According to Monbiot, the idea of public space was not always obvious. Until the end of the 19th century, the biggest part of a city’s space was under the authority of the landlords. The squares were locked and private, access to streets was conditioned. Those who were unwanted were simply kept out of many areas of cities.

The Victorian era has supposedly ended. In New York there is only one private (fenced-in and locked) park. On the other hand, London still boasts a high number of “private squares”.

In practice, space in the last decades in the big cities of the West has stopped being public – if the definition of public is access to all. The possibility for “marginal” groups of people to walk in the center of the big city for fun or in order to protest is only theoretical in the center of Manhattan, London or Paris since those areas are informally considered no-go areas for those who are not tourists or inhabitants. (In New York’s case, immigrants are allowed if they are Chinese or Russian millionaires.)

For how many hours would the liberal democracies of the West tolerate protests such as those in Tahrir Square in Cairo, or Gezi Park in Istanbul, before the security forces intervene to re-establish order? How would they react to protests that push for the reversal of an elected government, as happened in Ukraine?
 
The reason for this absence of protest in western capitals, some will argue, is that here people are not raging out of a sense of injustice and oppression as is the case in the despotic regimes of the East. This explains why they don’t take the streets and they don’t occupy the squares. Without expressing any doubt about the obvious iron fist of regimes in the Middle East or other developping nations, just a look at inequality and poverty statistics in the US is sufficient to cast doubt on that interpretation.

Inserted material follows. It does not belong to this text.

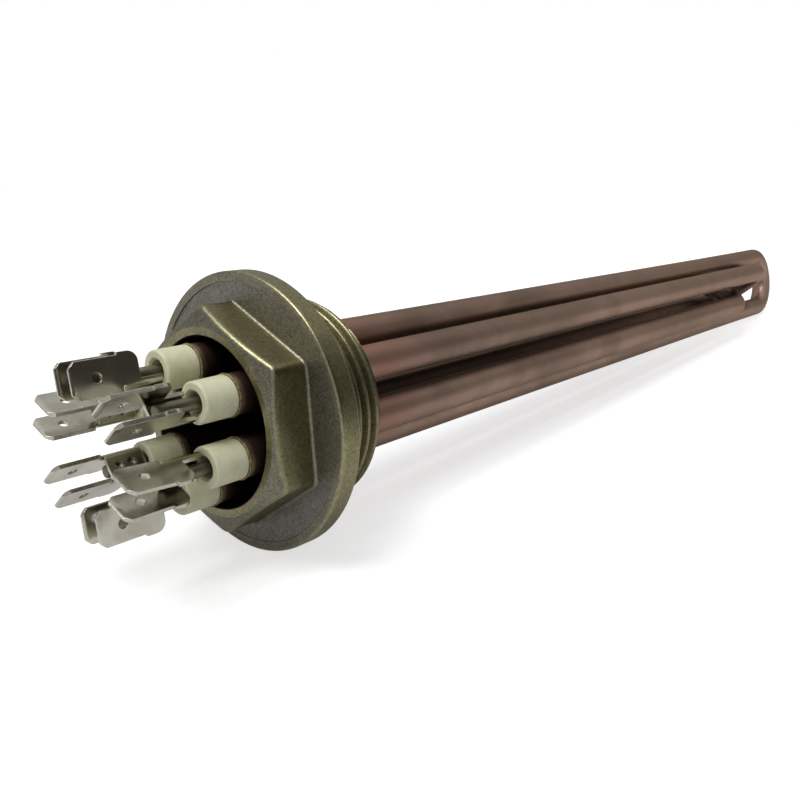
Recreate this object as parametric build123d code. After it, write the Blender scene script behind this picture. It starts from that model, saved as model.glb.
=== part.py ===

In the US (“the land of the free”) where civil liberties are sacred not just for the left but also for the right, there is the relatively recent Occupy Wall Street example. The peaceful protest ended with the police using force to clear Zuccotti Park in New York. Despite subsequent attempts by activists to return to the square, the police intervened, in some cases making use of excessive violence.
 
So, today, for as long as democracy in Athens is suspended, let’s be positive: At least in this, we are all Europeans.